### Required work
Every line below must be reproduced exactly. Copy them all.
★ ★ ★ ★
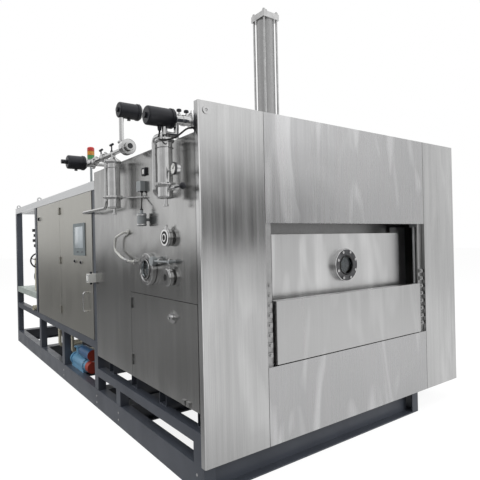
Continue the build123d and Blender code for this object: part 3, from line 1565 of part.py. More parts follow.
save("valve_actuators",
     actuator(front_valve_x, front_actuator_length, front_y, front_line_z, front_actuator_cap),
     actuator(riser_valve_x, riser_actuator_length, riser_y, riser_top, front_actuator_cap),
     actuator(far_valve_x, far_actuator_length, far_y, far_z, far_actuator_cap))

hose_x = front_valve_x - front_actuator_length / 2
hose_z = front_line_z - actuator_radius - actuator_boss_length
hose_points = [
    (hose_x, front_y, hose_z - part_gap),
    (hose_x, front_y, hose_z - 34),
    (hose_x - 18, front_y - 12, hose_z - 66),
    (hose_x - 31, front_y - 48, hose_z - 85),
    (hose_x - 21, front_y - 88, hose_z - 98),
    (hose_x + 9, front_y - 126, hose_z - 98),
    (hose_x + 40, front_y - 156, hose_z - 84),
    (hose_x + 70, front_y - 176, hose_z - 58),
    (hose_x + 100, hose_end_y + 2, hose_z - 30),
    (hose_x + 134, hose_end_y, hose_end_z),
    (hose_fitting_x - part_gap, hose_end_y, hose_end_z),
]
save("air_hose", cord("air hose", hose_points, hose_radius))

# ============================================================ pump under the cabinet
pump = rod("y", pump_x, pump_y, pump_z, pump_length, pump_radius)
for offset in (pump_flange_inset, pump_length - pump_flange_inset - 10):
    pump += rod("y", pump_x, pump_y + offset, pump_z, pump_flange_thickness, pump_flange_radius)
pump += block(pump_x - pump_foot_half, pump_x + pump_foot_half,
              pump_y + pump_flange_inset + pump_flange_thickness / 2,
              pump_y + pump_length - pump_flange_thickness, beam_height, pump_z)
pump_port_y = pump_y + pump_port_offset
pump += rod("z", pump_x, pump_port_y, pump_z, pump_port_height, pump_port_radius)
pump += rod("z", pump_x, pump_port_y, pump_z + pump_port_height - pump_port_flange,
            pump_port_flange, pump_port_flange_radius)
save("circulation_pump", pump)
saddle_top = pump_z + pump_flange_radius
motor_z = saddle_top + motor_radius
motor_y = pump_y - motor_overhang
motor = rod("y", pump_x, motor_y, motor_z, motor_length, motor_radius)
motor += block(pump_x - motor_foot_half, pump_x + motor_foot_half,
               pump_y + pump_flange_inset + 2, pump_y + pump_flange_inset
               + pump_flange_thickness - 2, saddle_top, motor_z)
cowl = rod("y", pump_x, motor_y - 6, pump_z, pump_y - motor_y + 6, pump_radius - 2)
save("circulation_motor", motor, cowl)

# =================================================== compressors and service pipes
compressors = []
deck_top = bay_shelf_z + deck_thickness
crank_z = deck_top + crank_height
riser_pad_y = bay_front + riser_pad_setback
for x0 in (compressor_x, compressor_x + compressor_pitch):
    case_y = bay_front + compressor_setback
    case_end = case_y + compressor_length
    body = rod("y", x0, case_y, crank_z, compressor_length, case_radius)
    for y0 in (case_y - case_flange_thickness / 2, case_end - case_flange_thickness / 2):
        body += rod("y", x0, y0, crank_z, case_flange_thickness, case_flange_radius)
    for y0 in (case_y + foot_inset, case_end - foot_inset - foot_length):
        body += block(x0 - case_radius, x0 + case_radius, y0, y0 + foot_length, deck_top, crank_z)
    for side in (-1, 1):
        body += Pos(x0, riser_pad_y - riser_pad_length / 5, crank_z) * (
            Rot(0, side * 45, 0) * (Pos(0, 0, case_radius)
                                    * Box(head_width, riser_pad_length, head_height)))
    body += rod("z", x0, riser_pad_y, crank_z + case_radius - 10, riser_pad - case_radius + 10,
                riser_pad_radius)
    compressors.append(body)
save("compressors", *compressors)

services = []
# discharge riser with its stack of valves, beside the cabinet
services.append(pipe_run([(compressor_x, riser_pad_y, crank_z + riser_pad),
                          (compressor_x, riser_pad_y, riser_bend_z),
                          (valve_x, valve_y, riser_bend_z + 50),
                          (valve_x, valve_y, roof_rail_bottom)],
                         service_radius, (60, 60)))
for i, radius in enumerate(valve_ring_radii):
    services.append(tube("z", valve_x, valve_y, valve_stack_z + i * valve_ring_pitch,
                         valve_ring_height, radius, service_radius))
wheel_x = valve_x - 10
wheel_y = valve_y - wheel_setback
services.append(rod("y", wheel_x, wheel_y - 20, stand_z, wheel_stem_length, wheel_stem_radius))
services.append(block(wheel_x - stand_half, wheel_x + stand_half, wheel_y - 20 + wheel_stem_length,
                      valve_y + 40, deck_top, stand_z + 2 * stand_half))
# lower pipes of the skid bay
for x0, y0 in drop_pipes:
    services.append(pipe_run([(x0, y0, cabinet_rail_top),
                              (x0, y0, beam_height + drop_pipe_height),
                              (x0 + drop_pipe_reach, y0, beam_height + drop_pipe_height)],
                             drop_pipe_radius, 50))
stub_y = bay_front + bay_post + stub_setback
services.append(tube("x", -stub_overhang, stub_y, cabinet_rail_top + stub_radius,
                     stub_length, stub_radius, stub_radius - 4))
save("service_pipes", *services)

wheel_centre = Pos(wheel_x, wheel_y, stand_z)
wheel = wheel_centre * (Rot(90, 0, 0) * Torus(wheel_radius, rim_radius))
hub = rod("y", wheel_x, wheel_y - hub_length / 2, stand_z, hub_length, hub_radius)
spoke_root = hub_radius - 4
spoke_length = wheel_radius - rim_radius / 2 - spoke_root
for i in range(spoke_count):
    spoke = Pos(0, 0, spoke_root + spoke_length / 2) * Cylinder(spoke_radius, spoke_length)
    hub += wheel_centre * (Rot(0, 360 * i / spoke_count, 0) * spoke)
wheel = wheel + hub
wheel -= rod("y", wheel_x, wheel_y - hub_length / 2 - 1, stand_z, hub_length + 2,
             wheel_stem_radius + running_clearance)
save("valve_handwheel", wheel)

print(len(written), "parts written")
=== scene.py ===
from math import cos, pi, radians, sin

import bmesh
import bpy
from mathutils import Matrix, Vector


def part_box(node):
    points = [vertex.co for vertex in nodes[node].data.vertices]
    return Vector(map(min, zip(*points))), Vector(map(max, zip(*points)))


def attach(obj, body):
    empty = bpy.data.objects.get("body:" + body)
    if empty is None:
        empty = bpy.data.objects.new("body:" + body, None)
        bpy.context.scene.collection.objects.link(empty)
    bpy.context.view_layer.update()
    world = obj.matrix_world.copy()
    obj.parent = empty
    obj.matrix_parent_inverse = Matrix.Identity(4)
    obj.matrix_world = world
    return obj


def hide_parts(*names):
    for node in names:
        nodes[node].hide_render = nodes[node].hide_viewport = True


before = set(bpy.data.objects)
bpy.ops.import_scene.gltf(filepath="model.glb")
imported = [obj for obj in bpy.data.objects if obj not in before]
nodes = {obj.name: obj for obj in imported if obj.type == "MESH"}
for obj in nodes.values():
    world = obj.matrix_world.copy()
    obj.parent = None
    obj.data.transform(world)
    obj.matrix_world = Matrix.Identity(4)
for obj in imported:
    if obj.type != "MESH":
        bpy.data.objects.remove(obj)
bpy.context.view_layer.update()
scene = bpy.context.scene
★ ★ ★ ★
### Result of the task
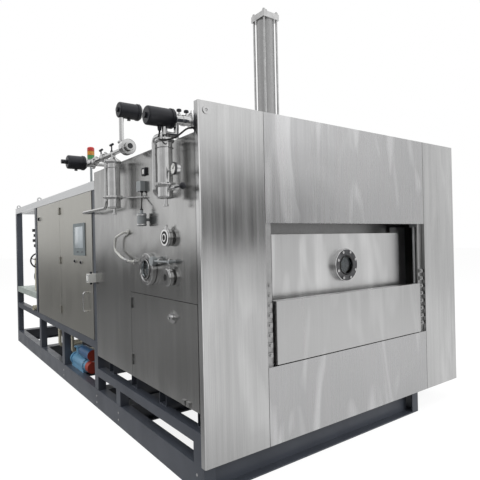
Continue the build123d and Blender code for this object: part 3, from line 1565 of part.py. More parts follow.
save("valve_actuators",
     actuator(front_valve_x, front_actuator_length, front_y, front_line_z, front_actuator_cap),
     actuator(riser_valve_x, riser_actuator_length, riser_y, riser_top, front_actuator_cap),
     actuator(far_valve_x, far_actuator_length, far_y, far_z, far_actuator_cap))

hose_x = front_valve_x - front_actuator_length / 2
hose_z = front_line_z - actuator_radius - actuator_boss_length
hose_points = [
    (hose_x, front_y, hose_z - part_gap),
    (hose_x, front_y, hose_z - 34),
    (hose_x - 18, front_y - 12, hose_z - 66),
    (hose_x - 31, front_y - 48, hose_z - 85),
    (hose_x - 21, front_y - 88, hose_z - 98),
    (hose_x + 9, front_y - 126, hose_z - 98),
    (hose_x + 40, front_y - 156, hose_z - 84),
    (hose_x + 70, front_y - 176, hose_z - 58),
    (hose_x + 100, hose_end_y + 2, hose_z - 30),
    (hose_x + 134, hose_end_y, hose_end_z),
    (hose_fitting_x - part_gap, hose_end_y, hose_end_z),
]
save("air_hose", cord("air hose", hose_points, hose_radius))

# ============================================================ pump under the cabinet
pump = rod("y", pump_x, pump_y, pump_z, pump_length, pump_radius)
for offset in (pump_flange_inset, pump_length - pump_flange_inset - 10):
    pump += rod("y", pump_x, pump_y + offset, pump_z, pump_flange_thickness, pump_flange_radius)
pump += block(pump_x - pump_foot_half, pump_x + pump_foot_half,
              pump_y + pump_flange_inset + pump_flange_thickness / 2,
              pump_y + pump_length - pump_flange_thickness, beam_height, pump_z)
pump_port_y = pump_y + pump_port_offset
pump += rod("z", pump_x, pump_port_y, pump_z, pump_port_height, pump_port_radius)
pump += rod("z", pump_x, pump_port_y, pump_z + pump_port_height - pump_port_flange,
            pump_port_flange, pump_port_flange_radius)
save("circulation_pump", pump)
saddle_top = pump_z + pump_flange_radius
motor_z = saddle_top + motor_radius
motor_y = pump_y - motor_overhang
motor = rod("y", pump_x, motor_y, motor_z, motor_length, motor_radius)
motor += block(pump_x - motor_foot_half, pump_x + motor_foot_half,
               pump_y + pump_flange_inset + 2, pump_y + pump_flange_inset
               + pump_flange_thickness - 2, saddle_top, motor_z)
cowl = rod("y", pump_x, motor_y - 6, pump_z, pump_y - motor_y + 6, pump_radius - 2)
save("circulation_motor", motor, cowl)

# =================================================== compressors and service pipes
compressors = []
deck_top = bay_shelf_z + deck_thickness
crank_z = deck_top + crank_height
riser_pad_y = bay_front + riser_pad_setback
for x0 in (compressor_x, compressor_x + compressor_pitch):
    case_y = bay_front + compressor_setback
    case_end = case_y + compressor_length
    body = rod("y", x0, case_y, crank_z, compressor_length, case_radius)
    for y0 in (case_y - case_flange_thickness / 2, case_end - case_flange_thickness / 2):
        body += rod("y", x0, y0, crank_z, case_flange_thickness, case_flange_radius)
    for y0 in (case_y + foot_inset, case_end - foot_inset - foot_length):
        body += block(x0 - case_radius, x0 + case_radius, y0, y0 + foot_length, deck_top, crank_z)
    for side in (-1, 1):
        body += Pos(x0, riser_pad_y - riser_pad_length / 5, crank_z) * (
            Rot(0, side * 45, 0) * (Pos(0, 0, case_radius)
                                    * Box(head_width, riser_pad_length, head_height)))
    body += rod("z", x0, riser_pad_y, crank_z + case_radius - 10, riser_pad - case_radius + 10,
                riser_pad_radius)
    compressors.append(body)
save("compressors", *compressors)

services = []
# discharge riser with its stack of valves, beside the cabinet
services.append(pipe_run([(compressor_x, riser_pad_y, crank_z + riser_pad),
                          (compressor_x, riser_pad_y, riser_bend_z),
                          (valve_x, valve_y, riser_bend_z + 50),
                          (valve_x, valve_y, roof_rail_bottom)],
                         service_radius, (60, 60)))
for i, radius in enumerate(valve_ring_radii):
    services.append(tube("z", valve_x, valve_y, valve_stack_z + i * valve_ring_pitch,
                         valve_ring_height, radius, service_radius))
wheel_x = valve_x - 10
wheel_y = valve_y - wheel_setback
services.append(rod("y", wheel_x, wheel_y - 20, stand_z, wheel_stem_length, wheel_stem_radius))
services.append(block(wheel_x - stand_half, wheel_x + stand_half, wheel_y - 20 + wheel_stem_length,
                      valve_y + 40, deck_top, stand_z + 2 * stand_half))
# lower pipes of the skid bay
for x0, y0 in drop_pipes:
    services.append(pipe_run([(x0, y0, cabinet_rail_top),
                              (x0, y0, beam_height + drop_pipe_height),
                              (x0 + drop_pipe_reach, y0, beam_height + drop_pipe_height)],
                             drop_pipe_radius, 50))
stub_y = bay_front + bay_post + stub_setback
services.append(tube("x", -stub_overhang, stub_y, cabinet_rail_top + stub_radius,
                     stub_length, stub_radius, stub_radius - 4))
save("service_pipes", *services)

wheel_centre = Pos(wheel_x, wheel_y, stand_z)
wheel = wheel_centre * (Rot(90, 0, 0) * Torus(wheel_radius, rim_radius))
hub = rod("y", wheel_x, wheel_y - hub_length / 2, stand_z, hub_length, hub_radius)
spoke_root = hub_radius - 4
spoke_length = wheel_radius - rim_radius / 2 - spoke_root
for i in range(spoke_count):
    spoke = Pos(0, 0, spoke_root + spoke_length / 2) * Cylinder(spoke_radius, spoke_length)
    hub += wheel_centre * (Rot(0, 360 * i / spoke_count, 0) * spoke)
wheel = wheel + hub
wheel -= rod("y", wheel_x, wheel_y - hub_length / 2 - 1, stand_z, hub_length + 2,
             wheel_stem_radius + running_clearance)
save("valve_handwheel", wheel)

print(len(written), "parts written")
=== scene.py ===
from math import cos, pi, radians, sin

import bmesh
import bpy
from mathutils import Matrix, Vector


def part_box(node):
    points = [vertex.co for vertex in nodes[node].data.vertices]
    return Vector(map(min, zip(*points))), Vector(map(max, zip(*points)))


def attach(obj, body):
    empty = bpy.data.objects.get("body:" + body)
    if empty is None:
        empty = bpy.data.objects.new("body:" + body, None)
        bpy.context.scene.collection.objects.link(empty)
    bpy.context.view_layer.update()
    world = obj.matrix_world.copy()
    obj.parent = empty
    obj.matrix_parent_inverse = Matrix.Identity(4)
    obj.matrix_world = world
    return obj


def hide_parts(*names):
    for node in names:
        nodes[node].hide_render = nodes[node].hide_viewport = True


before = set(bpy.data.objects)
bpy.ops.import_scene.gltf(filepath="model.glb")
imported = [obj for obj in bpy.data.objects if obj not in before]
nodes = {obj.name: obj for obj in imported if obj.type == "MESH"}
for obj in nodes.values():
    world = obj.matrix_world.copy()
    obj.parent = None
    obj.data.transform(world)
    obj.matrix_world = Matrix.Identity(4)
for obj in imported:
    if obj.type != "MESH":
        bpy.data.objects.remove(obj)
bpy.context.view_layer.update()
scene = bpy.context.scene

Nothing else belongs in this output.